Om altijd genoeg energie beschikbaar te hebben, slaat je lichaam een deel van de glucose op als voorraadje in de spieren en in de lever, in de vorm van glycogeen. Zijn de voorraden gevuld en is er nog steeds een overschot aan glucose in het bloed? Dan wordt dat opgeslagen als vet in de vetweefsels. En dat zie je op de weegschaal.
Langzame en snelle koolhydraten
Iedereen voelt op z’n klompen aan dat volkorenbrood gezonder is dan snoep. Het heeft alles te maken met het type suikersnoer. De koolhydraten in snoep zijn simpele, korte snoeren die snel worden opgenomen door het lichaam. In volkorenbrood zitten lange, ingewikkelde snoeren. Deze koolhydraten worden langzamer opgenomen en zorgen daardoor langzaam voor meer glucose in je bloed.
Te veel insuline in het bloed maakt het moeilijker om af te vallen
Suikerpiek in je bloed
Producten met langzame koolhydraten bevatten meestal ook veel voedingsvezels. Die vezels vertragen de spijsvertering en dat zorgt eveneens voor een geleidelijke afgifte van glucose aan het bloed.
Voedsel met snelle koolhydraten bevat nauwelijks vertragende vezels. Vandaar dat snelle koolhydraten een hogere én snellere piek geven in het glucosegehalte in je bloed. Soms kan dat handig zijn. Een sporter die snel energie nodig heeft tijdens een intensieve wedstrijd kan baat hebben bij snelle koolhydraten. Maar over het algemeen is het gezonder om niet van dit soort glucosepieken te hebben. Een piek leidt altijd weer tot een snelle daling van de bloedglucose. Dat zorgt ervoor dat je je moe voelt én snel weer trek krijgt. Langzame koolhydraten zijn kortom veel gezonder dan snelle. Ze geven minder kans op overgewicht, hart- en vaatziekten en verschillende vormen van kanker.
Insuline en prediabetes
En dan is er nog de link met diabetes. Het lichaam kan glucose niet zomaar gebruiken in cellen waar brandstof nodig is. Daar heeft het insuline voor nodig: een hormoon dat in je alvleesklier wordt gemaakt.
Bij mensen met diabetes type 1 kan de alvleesklier geen insuline aanmaken. Zij moeten insuline injecteren om te zorgen dat de glucose in het bloed gebruikt kan worden.

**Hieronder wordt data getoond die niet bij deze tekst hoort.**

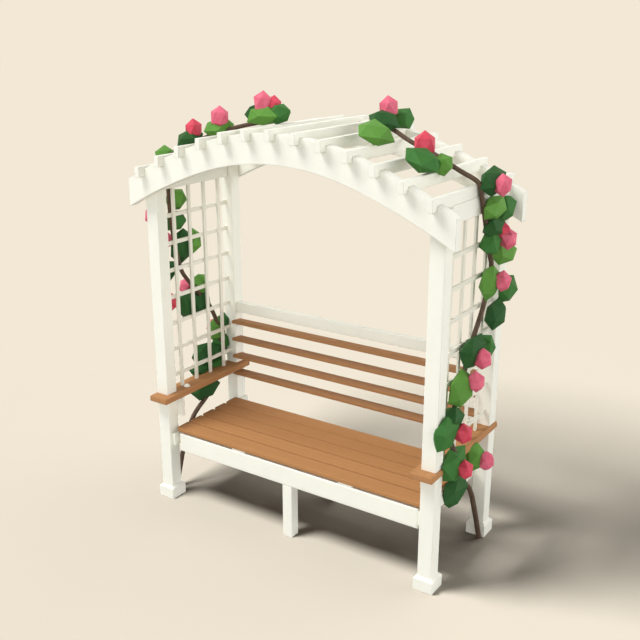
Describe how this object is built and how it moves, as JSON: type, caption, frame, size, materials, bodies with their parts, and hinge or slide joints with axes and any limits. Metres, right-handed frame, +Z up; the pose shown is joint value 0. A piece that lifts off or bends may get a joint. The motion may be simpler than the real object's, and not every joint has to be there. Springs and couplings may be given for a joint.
{
  "type": "garden arbour seat",
  "caption": "Garden bench set in a posted frame with lattice sides, an arched slatted roof and climbing roses on both sides.",
  "frame": {"origin": "on the ground, under the middle of the plan", "axes": "+Z up, the front at -Y, +X to the right as seen from the front"},
  "size_m": [1.8538, 0.83, 2.1895],
  "materials": {
    "white_paint": "satin white paint",
    "cap_white": "matt",
    "oiled_wood": "oiled",
    "rose_stem": "rough bark",
    "leaf_dark": "matt",
    "leaf_mid": "matt",
    "leaf_light": "matt",
    "bloom_pink": "matt",
    "bloom_red": "matt"
  },
  "bodies": {
    "root": {"arch_front": "white_paint", "arch_rear": "white_paint", "arm_bracket_left": "white_paint", "arm_bracket_right": "white_paint", "arm_caps": "cap_white", "armrest_left": "oiled_wood", "armrest_right": "oiled_wood", "back_rail": "white_paint", "back_slat_1": "oiled_wood", "back_slat_2": "oiled_wood", "back_slat_3": "oiled_wood", "back_slat_4": "oiled_wood", "bloom_pink": "bloom_pink", "bloom_red": "bloom_red", "centre_leg_front": "white_paint", "centre_leg_rear": "white_paint", "foot_front_left": "white_paint", "foot_front_right": "white_paint", "foot_rear_left": "white_paint", "foot_rear_right": "white_paint", "header_left": "white_paint", "header_right": "white_paint", "lattice_rungs_left": "white_paint", "lattice_rungs_right": "white_paint", "lattice_uprights_left": "white_paint", "lattice_uprights_right": "white_paint", "leaf_dark": "leaf_dark", "leaf_light": "leaf_light", "leaf_mid": "leaf_mid", "post_front_left": "white_paint", "post_front_right": "white_paint", "post_rear_left": "white_paint", "post_rear_right": "white_paint", "roof_slat_01": "white_paint", "roof_slat_02": "white_paint", "roof_slat_03": "white_paint", "roof_slat_04": "white_paint", "roof_slat_05": "white_paint", "roof_slat_06": "white_paint", "roof_slat_07": "white_paint", "roof_slat_08": "white_paint", "roof_slat_09": "white_paint", "roof_slat_10": "white_paint", "roof_slat_11": "white_paint", "roof_slat_12": "white_paint", "roof_slat_13": "white_paint", "seat_batten_left": "white_paint", "seat_batten_right": "white_paint", "seat_rail_front": "white_paint", "seat_rail_rear": "white_paint", "seat_slat_1": "oiled_wood", "seat_slat_2": "oiled_wood", "seat_slat_3": "oiled_wood", "seat_slat_4": "oiled_wood", "seat_slat_5": "oiled_wood", "side_bearer_left": "white_paint", "side_bearer_right": "white_paint", "stem_left": "rose_stem", "stem_right": "rose_stem"}
  },
  "joints": []
}
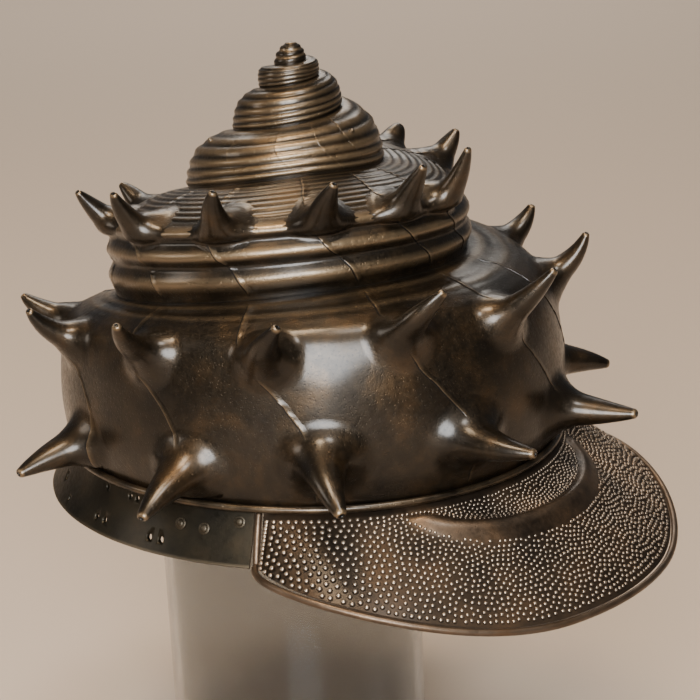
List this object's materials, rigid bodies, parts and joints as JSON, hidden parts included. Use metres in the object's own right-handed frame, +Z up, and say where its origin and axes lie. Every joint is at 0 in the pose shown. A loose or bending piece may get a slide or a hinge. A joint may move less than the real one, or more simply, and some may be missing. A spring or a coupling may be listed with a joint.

Maar er zijn ook mensen bij wie dit systeem overprikkeld is geraakt. Het lichaam maakt nog wel insuline aan, maar die doet zijn werk niet meer goed. Je moet dan steeds meer insuline aanmaken om het glucosegehalte in het bloed binnen de perken te houden. Uiteindelijk raakt de alvleesklier daardoor uitgeput. Dit overprikkelde systeem (insuline-resistentie) is een voorstadium van diabetes type 2. Het wordt ook wel prediabetes genoemd en komt steeds vaker voor.
Een extra nadeel van te veel insuline in het bloed is dat het moeilijker wordt om af te vallen. Insuline spekt namelijk de vetvoorraden en remt bovendien de vetafbraak. Wie wil afvallen, het gewicht op peil wil houden of prediabetes heeft, kan baat hebben bij minder koolhydraten eten. Het lichaam hoeft dan minder insuline aan te maken. Maar het schrappen van de snelle koolhydraten is voor iedereen gezond. Je kiest dan automatisch voor voedsel met langzame koolhydraten. En die zitten in producten vol gezonde voedingsstoffen.